The core mechanical problem is the yield-volume paradox: you need volume to prove yields, you need proven yields to get volume, and Intel is trying to break that cycle from a standing start while competing against a company (TSMC) that has been compounding the opposite advantage for thirty years.
The most important finding is not any single node but a relationship: the policy interventions designed to secure Intel’s future — government equity, veto power over structural changes — are structurally connected to perpetuating the trust problem that is preventing Intel from winning foundry customers. The fix and the blocker are the same mechanism viewed from different angles.
The most uncertain single outcome is whether Intel becomes America’s chip factory by design or whether TSMC’s Arizona expansion, combined with Intel as a secondary player, becomes the de facto US semiconductor base — not through anyone’s plan, but as the equilibrium the forces in the graph are actually pointing toward.
The most consequential unmodeled variable is Samsung.

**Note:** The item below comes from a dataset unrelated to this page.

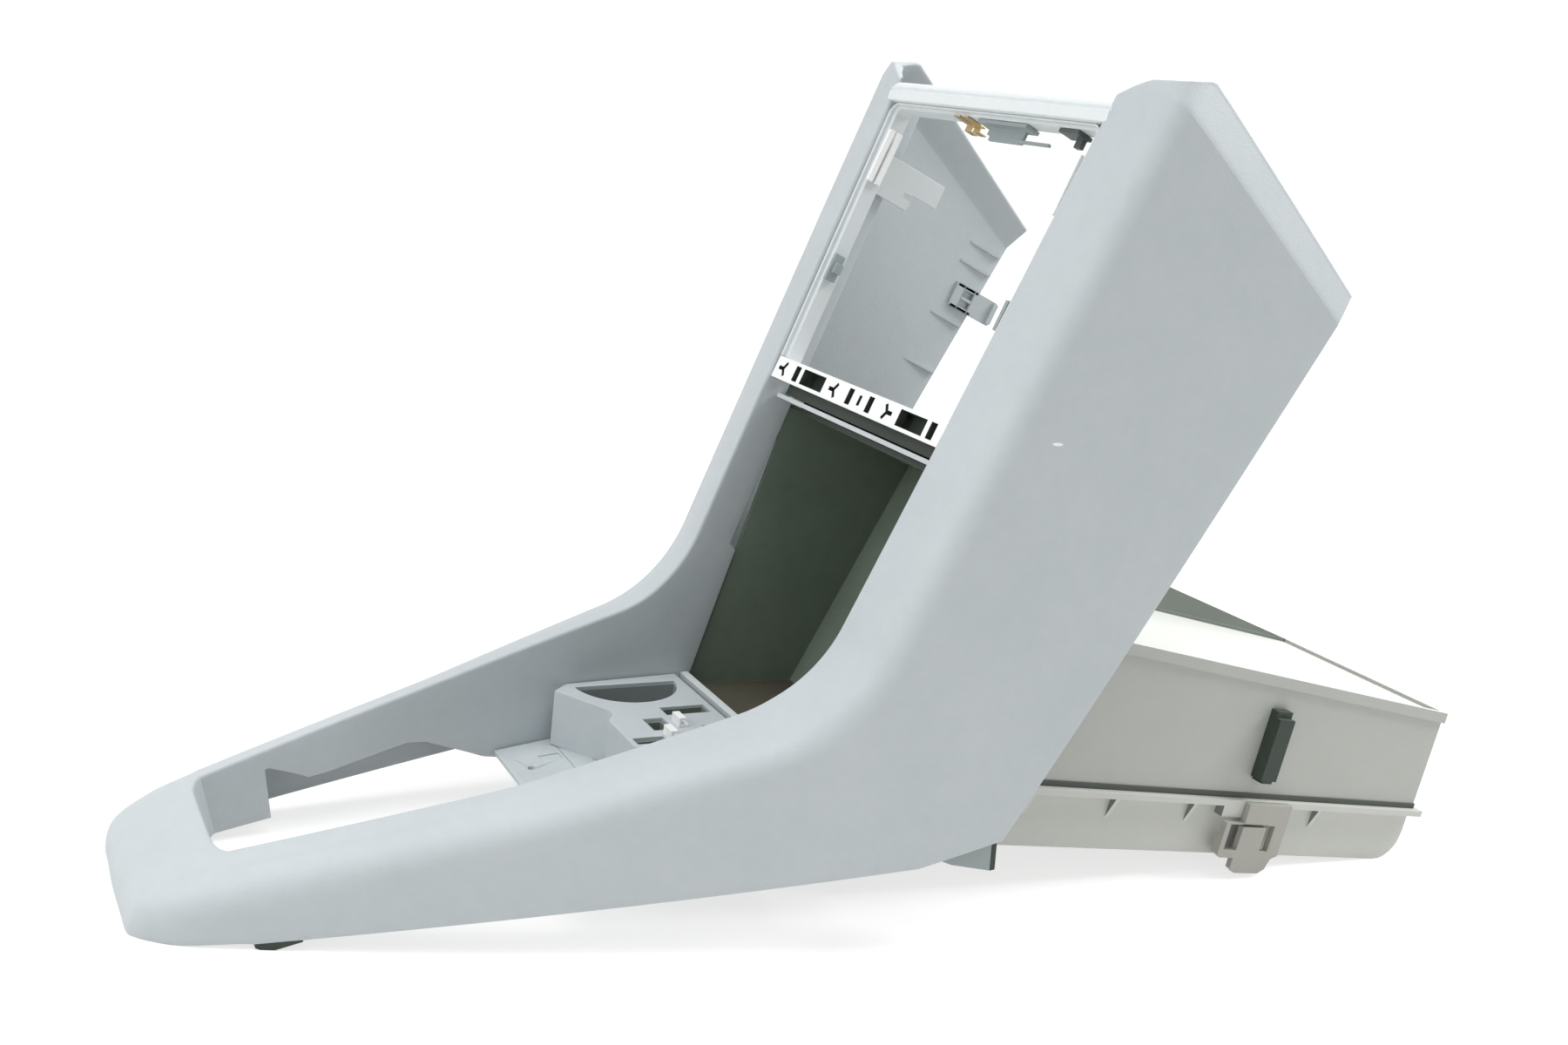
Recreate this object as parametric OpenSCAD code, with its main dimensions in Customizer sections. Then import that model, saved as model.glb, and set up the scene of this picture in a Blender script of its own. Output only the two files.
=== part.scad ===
// Vehicle center console, bare moulding with its storage bin, radio opening and rear duct housing.
// The pieces are drawn in the console's own frame: X runs from the nose of the arm to the housing,
// Y across, Z up from the straight sole edge. Module stand() then tips the whole console back
// until it rests on the nose foot and on the end of the housing pan.

/* [Side profile] */
// Distance of the nose shoulder before the middle of the console
tip_x = 262; // [252:1:275]
// Height of the shoulder at the nose
tip_z = 27.5; // [24:0.5:32]
// Distance of the arm's waist before the middle
waist_x = 137; // [115:1:160]
// Height of the shoulder at the waist
waist_z = 47.5; // [44:0.5:54]
// Distance of the knee behind the middle
knee_x = 14; // [5:1:24]
// Height of the shoulder corner at the knee
knee_z = 79; // [72:1:90]
// Radius of the knee between the arm and the tower
knee_r = 84; // [50:1:110]
// Distance of the tower's top behind the middle
top_x = 160; // [150:1:172]
// Height of the tower's top shoulder
top_z = 377; // [350:1:400]
// Distance of the tower's back corner behind the middle
back_x = 270; // [250:1:290]
// Height of the tower's back corner
back_z = 270; // [240:1:290]
// Distance of the heel behind the middle
heel_x = 100; // [94:1:106]
// Height of the heel above the sole
heel_z = 9; // [6:0.5:12]
// Length of the nose before its shoulder
nose_len = 45; // [38:1:52]

/* [Widths and walls] */
// Width over the shoulders at the nose
tip_w = 134; // [124:1:144]
// Width over the shoulders at the middle
mid_w = 239; // [230:1:250]
// Width over the shoulders at the back corner
back_w = 295; // [285:1:305]
// Draft of the side walls in degrees
draft = 0.35; // [0:0.05:0.8]
// Thickness of the outer wall
wall = 3; // [2.4:0.1:4]
// Width of the front band beside the tower opening
band_w = 39; // [34:0.5:42]
// Width of the band beside the opening at the nose
band_tip_w = 26; // [22:0.5:30]
// Height of the crowned band over the shoulder
crown = 8; // [5:0.5:11]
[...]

The entire graph is implicitly conditioned on Samsung continuing to underperform. If Samsung fixes its factory problems, the customers Intel is counting on have somewhere else to go.
And the most honest thing the graph says is this: America has the money, the policy intent, and one company willing to try. What it does not yet have is the proven yield, the experienced workforce, the customer trust, or a clean path through the structural paradoxes that the map shows in detail. Whether those gaps close in the next two years is what the graph identifies as the actual decision point — not the policy, not the funding, but the factories either working or not.